Uma das características marcantes da sociedade de consumo em todos os tempos é a de que os consumidores em geral não tem capacidade financeira para adquirir a maior parte dos produtos e serviços oferecidos. A partir de um certo momento na história, especialmente após o período da revolução industrial, cada vez mais os fabricantes passaram a produzir bens em grandes quantidades. O intuito, como sempre, era o lucro.
Com o aumento da tecnologia de produção, passou-se a poder produzir em série, de tal modo que o produto final foi ficando cada vez mais barato. O produtor passou a ter um menor lucro por cada produto vendido, mas como vende em muito maior quantidade, fatura mais e ganha mais. A criação de novos produtos e serviços fez a quantidade de variedade crescer ao infinito.
Isso me faz recordar Sócrates que, quatro séculos antes de Cristo, foi ao mercado em Atenas e disse: "Como são numerosas as coisas de que eu não preciso". Hoje, frequentando qualquer shopping center e observando a incrível e enorme quantidade da oferta, o famoso filósofo talvez perdesse sua natural simplicidade e sua imbatível lucidez.
A verdade é que o sistema capitalista que vingou, de produção em massa de produtos necessários mas também supérfluos, inúteis, só cresceu com o passar do tempo. Mas, havia um problema: os consumidores continuavam sem dinheiro para adquirir os bens oferecidos. Isso no século XX foi resolvido com a criação do sistema de oferta de créditos em massa, dos empréstimos pré-aprovados, dos financiamentos a longo prazo e, claro, dos cartões de crédito, a porta de entrada no paraíso das compras, que permite aquisição de produtos e serviços para o consumidor que não tem dinheiro algum.
A oferta de crédito, todavia, tem seu próprio limite na capacidade de pagamento do consumidor-tomador. Não adianta oferecer crédito fácil se, do outro lado da oferta, há limites restritos de devolução. Ou, dizendo de outro modo, é preciso que o fornecedor controle a capacidade de pagamento de seus clientes (daí, em parte, a justificativa para a existência dos cadastros negativos e positivos de crédito).
Na verdade, o mercado criou um modelo de financiamento para quase tudo que existe à venda.
Mas, esse é um sistema que, bem ou mal, funciona – porque os consumidores, de baixa renda, conseguem a longo prazo adquirir produtos que não conseguiriam à vista, pelo menos não frequentemente. No entanto, essa mesma fórmula aplicada à certo produtos nem sempre funciona bem. Por exemplo, no setor de veículos automotores – especialmente, automóveis – e, também, no de imóveis.
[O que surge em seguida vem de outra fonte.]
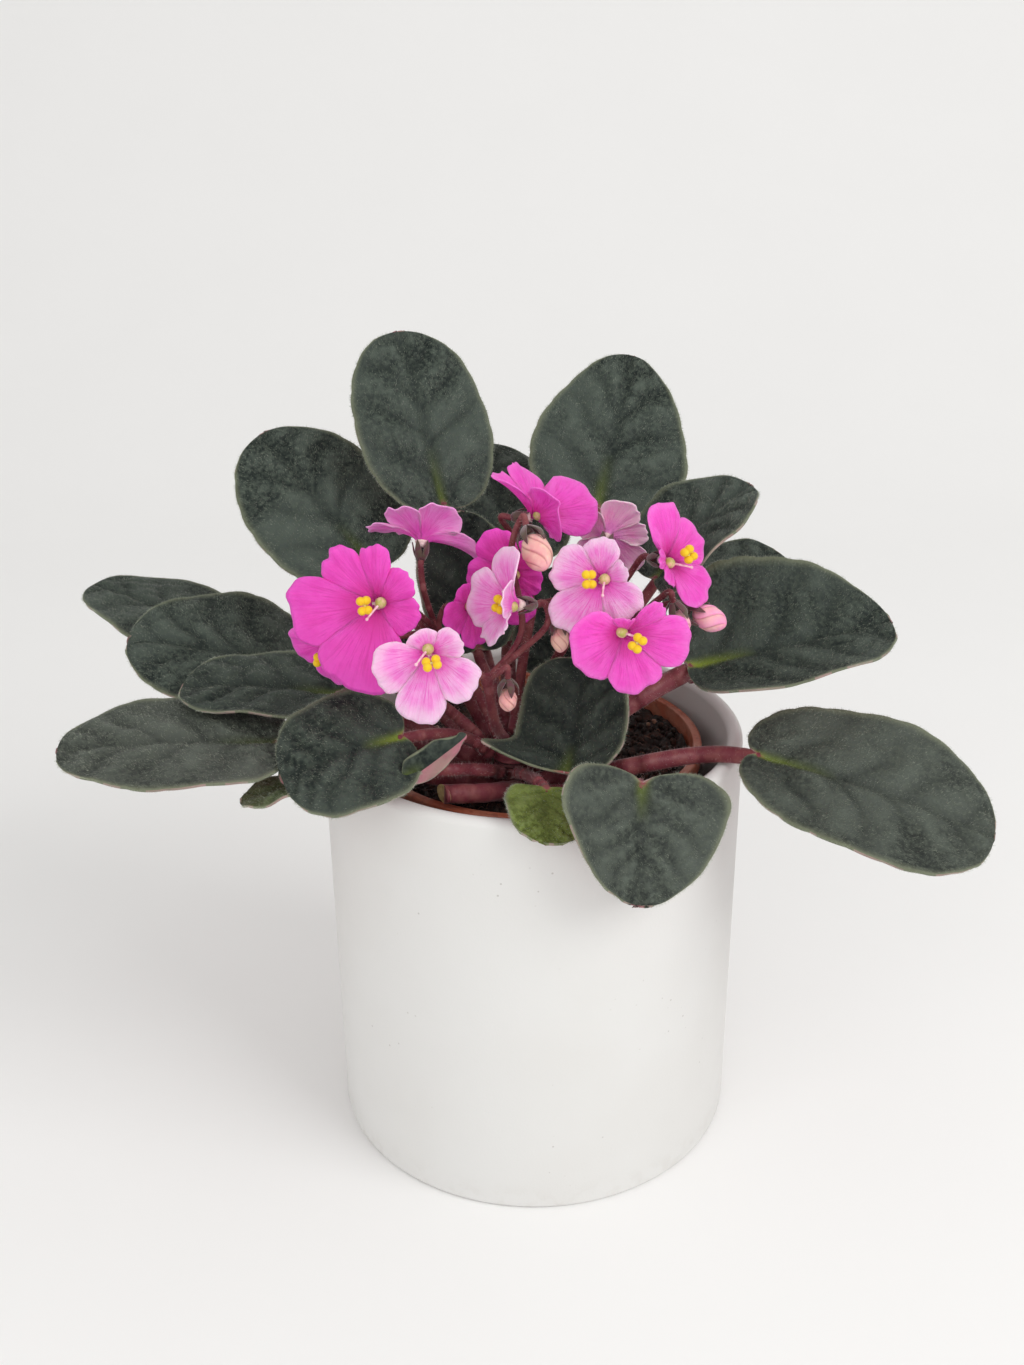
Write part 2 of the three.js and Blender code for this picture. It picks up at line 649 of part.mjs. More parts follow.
function cachepot() {
  const { radius, height, wall, floor, rimRound, footRound } = CACHEPOT;
  const inner = radius - wall;
  const rim = [];
  for (let i = 0; i <= 4; i++) {
    const angle = (Math.PI * i) / 4;
    const [across, up] = [rimRound * Math.cos(angle), rimRound * Math.sin(angle)];
    rim.push([radius - rimRound + across, height - rimRound + up]);
  }
  return lathe(
    [
      [0, 0],
      [radius - footRound, 0],
      [radius, footRound],
      ...rim,
      [inner, floor + 4],
      [inner - 4, floor],
      [0, floor],
    ],
    44,
  );
}

const nurseryInnerRadius = (z) => {
  const { rimRadius, footRadius, wall, rimZ } = NURSERY;
  return footRadius + ((rimRadius - footRadius) * (z - CACHEPOT.floor)) / (rimZ - CACHEPOT.floor) - wall;
};

function nurseryPot() {
  const { rimRadius, footRadius, wall, rimZ, lip, lipDepth } = NURSERY;
  const bottomZ = CACHEPOT.floor + GAP;
  const shell = lathe(
    [
      [0, bottomZ],
      [footRadius, bottomZ],
      [rimRadius, rimZ - lipDepth],
      [rimRadius + lip, rimZ - lipDepth],
      [rimRadius + lip, rimZ - 0.7],
      [rimRadius + lip - 0.7, rimZ],
      [rimRadius - wall, rimZ],
      [footRadius - wall, bottomZ + wall],
      [0, bottomZ + wall],
    ],
    32,
  );
  let solid = solidOf(shell);
  for (let i = 0; i < DRAIN.count; i++) {
    const angle = (2 * Math.PI * i) / DRAIN.count;
    const hole = new THREE.CylinderGeometry(DRAIN.radius, DRAIN.radius, 10, 8).rotateX(Math.PI / 2);
    hole.translate(DRAIN.ring * Math.cos(angle), DRAIN.ring * Math.sin(angle), bottomZ);
    solid = solid.subtract(solidOf(hole));
  }
  return geometryOf(solid).translate(NURSERY.x, NURSERY.y, 0);
}

function soilHeight(x, y) {
  const crumbs = Math.sin(x * 0.31 + 1) * Math.cos(y * 0.27) + 0.6 * Math.sin(x * 0.83 - y * 0.71);
  const fromCrown = Math.hypot(x - CROWN.x, y - CROWN.y);
  const fromCentre = Math.hypot(x - NURSERY.x, y - NURSERY.y);
  const mound = SOIL.crownMound * Math.exp(-((fromCrown / 22) ** 2));
  const bank = SOIL.bank * (fromCentre / NURSERY.rimRadius) ** 6;
  return SOIL.surfaceZ + (SOIL.roughness / 2) * crumbs + mound + bank;
}

function soil() {
  const bottomZ = CACHEPOT.floor + NURSERY.wall + 2 * GAP;
  const bottomRadius = nurseryInnerRadius(bottomZ) - GAP - 0.6;
  const topRadius = nurseryInnerRadius(SOIL.surfaceZ) - GAP - 0.5;
  const rings = [];
  for (let ring = 1; ring <= 6; ring++) rings.push([(topRadius * ring) / 6, SOIL.surfaceZ]);
  const body = lathe([[0, bottomZ], [bottomRadius, bottomZ], ...rings.reverse(), [0, SOIL.surfaceZ]], 30);
  body.translate(NURSERY.x, NURSERY.y, 0);
  const position = body.attributes.position;
  for (let i = 0; i < position.count; i++) {
    if (position.getZ(i) > bottomZ + 1) position.setZ(i, soilHeight(position.getX(i), position.getY(i)));
  }
  const depth = 30;
  const holeRadius = CROWN.radius + GAP;
  const hole = new THREE.CylinderGeometry(holeRadius, holeRadius, depth, 14).rotateX(Math.PI / 2);
  hole.translate(CROWN.x, CROWN.y, CROWN.bottomZ - GAP + depth / 2);
  return geometryOf(solidOf(body).subtract(solidOf(hole)));
}

function crown() {
  const { x, y, radius, bottomZ, topZ } = CROWN;
  return lathe(
    [
      [0, bottomZ],
      [radius - 1.5, bottomZ],
      [radius - 0.2, bottomZ + 3],
      [radius - 0.2, topZ - 4],
      [radius - 2, topZ],
      [0, topZ + 0.6],
    ],
    12,
  ).translate(x, y, 0);
}

// The stub of a leaf that was taken off: its petiole, cut square, lying over the soil.
const STUB = { points: [[-4, -34, 133.5], [-14, -42, 136.5], [-28, -44.5, 137.4]], radius: 2.9 };

// ---------- the object ----------
const violet = new THREE.Group();
function add(name, geometry, material) {
  const mesh = new THREE.Mesh(geometry, material);
  mesh.name = name;
  violet.add(mesh);
}

add("cachepot", cachepot(), MATERIAL.ceramic);
add("nursery_pot", nurseryPot(), MATERIAL.terracottaPlastic);
add("soil", soil(), MATERIAL.peat);
add("crown", crown(), MATERIAL.redStem);
add("cut_petiole", tube(STUB.points.map(at), STUB.radius, 8, 5), MATERIAL.redStem);
for (const [name, shape] of Object.entries(LEAVES)) add(name, leaf(shape), MATERIAL.leaf);
for (const [name, shape] of Object.entries(STALKS)) add(name, stalk(shape), MATERIAL.redStem);
for (const [name, shape] of Object.entries(BLOOMS)) {
  add(`bloom_${name}`, corolla(shape), MATERIAL.petal);
  add(`anthers_${name}`, anthers(shape), MATERIAL.anther);
}
for (const [name, shape] of Object.entries(BUDS)) add(`bud_${name}`, bud(shape), MATERIAL.bud);

export default violet;
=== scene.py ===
"""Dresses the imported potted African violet: leaves, blooms, stalks, pots and soil, and a plain stage."""
import random
from math import acos, atan2, cos, exp, hypot, pi, radians, sin, sqrt

import bmesh
import bpy
from mathutils import Matrix, Vector, noise


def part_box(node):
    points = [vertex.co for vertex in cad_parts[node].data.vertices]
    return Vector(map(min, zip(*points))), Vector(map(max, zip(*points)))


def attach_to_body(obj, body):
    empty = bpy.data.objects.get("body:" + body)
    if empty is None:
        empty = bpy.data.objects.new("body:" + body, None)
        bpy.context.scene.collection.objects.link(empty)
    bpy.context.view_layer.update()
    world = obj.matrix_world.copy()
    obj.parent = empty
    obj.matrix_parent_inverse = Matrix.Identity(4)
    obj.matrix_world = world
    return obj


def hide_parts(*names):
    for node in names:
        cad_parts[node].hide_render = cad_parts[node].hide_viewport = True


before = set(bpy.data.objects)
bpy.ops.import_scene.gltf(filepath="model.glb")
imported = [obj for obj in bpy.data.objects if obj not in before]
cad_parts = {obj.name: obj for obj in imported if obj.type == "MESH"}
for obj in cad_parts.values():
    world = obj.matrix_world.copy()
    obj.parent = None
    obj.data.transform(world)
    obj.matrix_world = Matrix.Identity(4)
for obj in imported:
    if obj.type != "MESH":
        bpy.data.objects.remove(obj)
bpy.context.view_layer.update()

bl_info = {
    "name": "Potted African Violet",
    "version": (1, 0, 0),
    "blender": (4, 5, 0),
    "location": "3D View > Sidebar > Violet",
    "description": "Dresses a packed potted African violet with leaves, blooms, pots and soil",
    "category": "Object",
}

MM = 0.001
POT_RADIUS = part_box("cachepot")[1].x / MM
POT_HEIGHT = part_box("cachepot")[1].z / MM
NURSERY_LOW, NURSERY_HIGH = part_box("nursery_pot")
SOIL_LOW, SOIL_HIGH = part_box("soil")
CROWN_LOW, CROWN_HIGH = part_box("crown")
CROWN_X = (CROWN_LOW.x + CROWN_HIGH.x) / 2 / MM
CROWN_Y = (CROWN_LOW.y + CROWN_HIGH.y) / 2 / MM
CROWN_RADIUS = 6.5
CROWN_TIERS = ((131.6, 12), (137, 32), (142, 55))  # height where petioles leave the crown, and their rise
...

Quando o consumidor adquire um automóvel pelo fato de que a prestação "cabe" na sua renda – no seu salário – e apenas por conta disso, acaba cometendo um erro, pois se esquece de considerar os demais custos ordinários e extraordinários ligados ao produto.
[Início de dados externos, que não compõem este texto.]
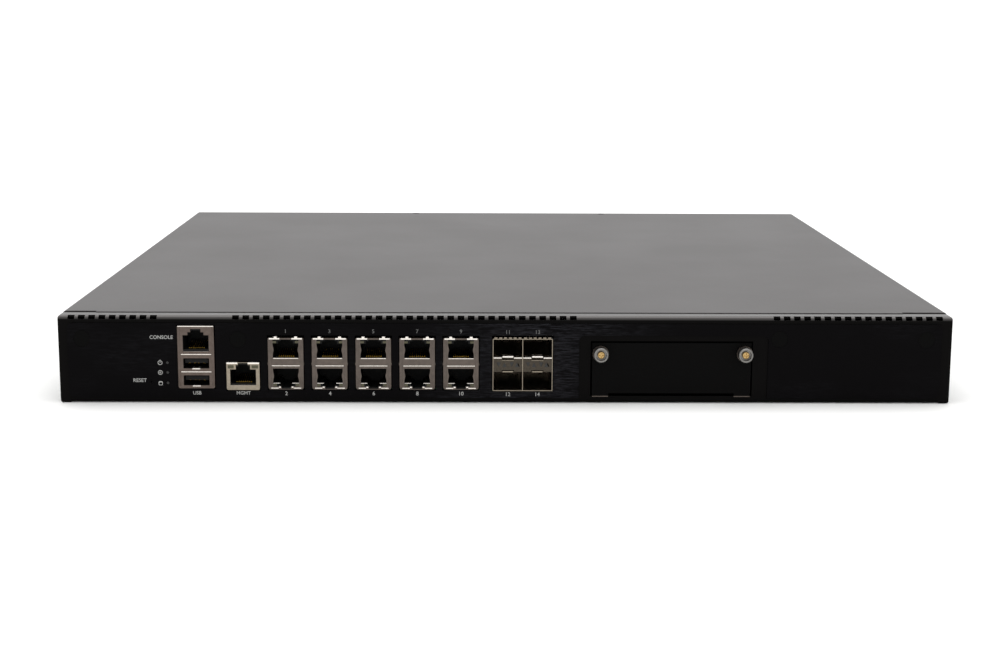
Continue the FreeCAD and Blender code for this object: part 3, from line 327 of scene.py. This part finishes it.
POLYESTER = moulded("glass_filled_polyester", "#0a0a0b", "#121213", 0.5)
DARK_INSERT = moulded("socket_polyester", "#050505", "#0a0a0a", 0.6, Specular_IOR_Level=0.2)
FAN_PLASTIC = moulded("fan_polyester", "#17181a", "#202124", 0.45)
ABS = moulded("black_abs", "#131314", "#19191a", 0.32, 0.9)
NYLON = moulded("green_nylon", "#1c6b46", "#237a52", 0.4, 0.9)
EPOXY = moulded("chip_epoxy", "#19191b", "#232326", 0.5, 0.4)
AMBER_LENS = moulded("tinted_lens", "#2c2914", "#45401a", 0.3, 1.2, Coat_Weight=0.2)
CLEAR_LENS = moulded("clear_lens", "#070706", "#0e0d0b", 0.35, 1.2, Coat_Weight=0.02)
UNLIT_LENS = moulded("unlit_lens", "#040403", "#080706", 0.4, 1.2, Specular_IOR_Level=0.03)
INK = moulded("screen_printed_ink", "#8f8f8d", "#b0b0ad", 0.6, 0.6)
FAINT_INK = moulded("thin_screen_printed_ink", "#505050", "#6a6a68", 0.6, 0.6)
BOARD = circuit_board("green_circuit_board")
print("plastics ready")

# %% [markdown]
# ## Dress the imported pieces
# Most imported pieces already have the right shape, so each only swaps its plain colour for a real
# finish. One table says which finish goes on which pieces, and anything left out is printed.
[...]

Um automóvel gera gastos imediatos e rotineiros com manutenção (revisões, trocas de peças, óleos etc.), impostos, taxas, seguros obrigatórios e voluntários, além do consumo regular. De cara, sem recursos, o consumidor acaba não fazendo o seguro voluntário para se garantir contra acidentes e roubos. Se sofrer um, já perde tudo. E, essas circunstâncias, a longo prazo, proporcionalmente, só pioram, porque o custo da manutenção aumenta e os demais permanecem. Chega uma hora em que a prestação cabia no salário, mas todos os demais custos não. Fatalmente, o consumidor tornar-se inadimplente, sendo que os veículos retornarão aos financiadores (A inadimplência no setor de veículos financiados é enorme, como se pode ver no acúmulo desses produtos nos pátios de leilões, que estão abarrotados).
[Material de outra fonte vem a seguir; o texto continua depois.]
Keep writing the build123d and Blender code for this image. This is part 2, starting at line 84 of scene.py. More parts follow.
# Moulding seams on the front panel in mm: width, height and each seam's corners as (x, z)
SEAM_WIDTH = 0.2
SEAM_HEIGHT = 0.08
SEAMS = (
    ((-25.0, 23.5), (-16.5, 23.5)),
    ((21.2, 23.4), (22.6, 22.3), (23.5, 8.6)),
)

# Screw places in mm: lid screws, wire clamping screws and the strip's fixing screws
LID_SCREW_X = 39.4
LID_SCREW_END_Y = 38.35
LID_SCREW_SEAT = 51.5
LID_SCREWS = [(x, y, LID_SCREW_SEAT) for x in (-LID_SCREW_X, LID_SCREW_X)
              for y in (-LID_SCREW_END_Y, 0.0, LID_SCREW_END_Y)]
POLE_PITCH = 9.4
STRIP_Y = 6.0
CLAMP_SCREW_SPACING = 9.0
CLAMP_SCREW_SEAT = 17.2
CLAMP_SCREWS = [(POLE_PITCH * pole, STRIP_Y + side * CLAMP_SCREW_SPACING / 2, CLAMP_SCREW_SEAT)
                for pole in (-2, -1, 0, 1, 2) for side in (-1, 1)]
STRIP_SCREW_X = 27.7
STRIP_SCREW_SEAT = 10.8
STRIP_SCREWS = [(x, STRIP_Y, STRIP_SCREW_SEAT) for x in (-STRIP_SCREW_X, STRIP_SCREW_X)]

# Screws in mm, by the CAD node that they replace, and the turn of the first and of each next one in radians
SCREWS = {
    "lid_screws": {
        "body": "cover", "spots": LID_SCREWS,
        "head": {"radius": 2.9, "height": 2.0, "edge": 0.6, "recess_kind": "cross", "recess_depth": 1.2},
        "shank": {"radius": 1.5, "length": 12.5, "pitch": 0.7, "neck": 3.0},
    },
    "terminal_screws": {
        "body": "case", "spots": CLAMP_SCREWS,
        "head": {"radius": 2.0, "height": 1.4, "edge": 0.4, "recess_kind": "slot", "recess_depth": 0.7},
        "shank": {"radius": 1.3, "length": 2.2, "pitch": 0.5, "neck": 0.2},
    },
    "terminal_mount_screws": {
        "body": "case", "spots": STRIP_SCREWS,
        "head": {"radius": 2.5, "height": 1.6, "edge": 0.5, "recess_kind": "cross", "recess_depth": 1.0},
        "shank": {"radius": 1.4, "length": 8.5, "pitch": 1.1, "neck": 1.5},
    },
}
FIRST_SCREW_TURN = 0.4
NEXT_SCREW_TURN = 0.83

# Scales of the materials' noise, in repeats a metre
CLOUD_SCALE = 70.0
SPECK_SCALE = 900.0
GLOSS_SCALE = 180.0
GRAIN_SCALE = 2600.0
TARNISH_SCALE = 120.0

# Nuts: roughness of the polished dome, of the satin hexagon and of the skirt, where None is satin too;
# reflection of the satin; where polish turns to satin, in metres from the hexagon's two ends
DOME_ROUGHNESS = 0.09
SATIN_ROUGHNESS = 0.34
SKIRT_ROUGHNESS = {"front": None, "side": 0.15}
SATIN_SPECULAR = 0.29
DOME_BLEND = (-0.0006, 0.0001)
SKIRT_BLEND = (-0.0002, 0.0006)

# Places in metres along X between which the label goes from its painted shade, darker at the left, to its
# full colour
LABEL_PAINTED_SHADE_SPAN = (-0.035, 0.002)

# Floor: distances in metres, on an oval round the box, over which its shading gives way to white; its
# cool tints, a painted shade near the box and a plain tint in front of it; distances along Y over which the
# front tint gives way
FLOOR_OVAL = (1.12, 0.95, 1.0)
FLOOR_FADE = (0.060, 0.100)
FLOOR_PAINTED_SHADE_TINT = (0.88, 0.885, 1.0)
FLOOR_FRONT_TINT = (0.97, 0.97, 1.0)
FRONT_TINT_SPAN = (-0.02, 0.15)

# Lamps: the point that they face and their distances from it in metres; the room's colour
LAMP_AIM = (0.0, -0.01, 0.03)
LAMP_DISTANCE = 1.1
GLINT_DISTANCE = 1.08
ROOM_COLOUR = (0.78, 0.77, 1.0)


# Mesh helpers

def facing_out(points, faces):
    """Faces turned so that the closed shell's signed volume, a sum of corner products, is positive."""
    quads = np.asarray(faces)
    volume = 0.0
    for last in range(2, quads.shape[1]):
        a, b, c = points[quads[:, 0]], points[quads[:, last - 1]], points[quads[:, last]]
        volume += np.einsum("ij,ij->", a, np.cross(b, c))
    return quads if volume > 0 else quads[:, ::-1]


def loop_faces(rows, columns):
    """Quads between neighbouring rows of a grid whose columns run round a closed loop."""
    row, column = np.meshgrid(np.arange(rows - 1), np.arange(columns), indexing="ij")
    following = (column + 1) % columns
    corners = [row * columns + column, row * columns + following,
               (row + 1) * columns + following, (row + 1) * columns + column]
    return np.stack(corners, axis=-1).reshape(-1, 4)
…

Pode-se dizer o mesmo em relação à venda de imóveis, principalmente, aqueles oferecidos também aos consumidores de baixa renda, eis que não basta que a prestação caiba no salário, uma vez que, como se sabe, imóveis não só exigem manutenção como o pagamento de tributos e taxas.
E essa questão do superendividamento dos consumidores – especialmente, no âmbito familiar – é, atualmente, um dos temas centrais das preocupações dos consumeristas e, também, do Estado, tanto que no âmbito Federal está sendo implantado o "desenrola Brasil", sistema que permite que o consumidor inadimplente negocie e pague suas dívidas.
De fato, é preciso olhar para os milhões de consumidores que se encontram endividados e que, por causa disso, estão fora do mercado de consumo. Muitos desses consumidores estão em dificuldades para adquirir bens básicos. Eles precisam de proteção, mas também de alternativas para que não fiquem sem os produtos e serviços essenciais que garantam sua subsistência e dignidade.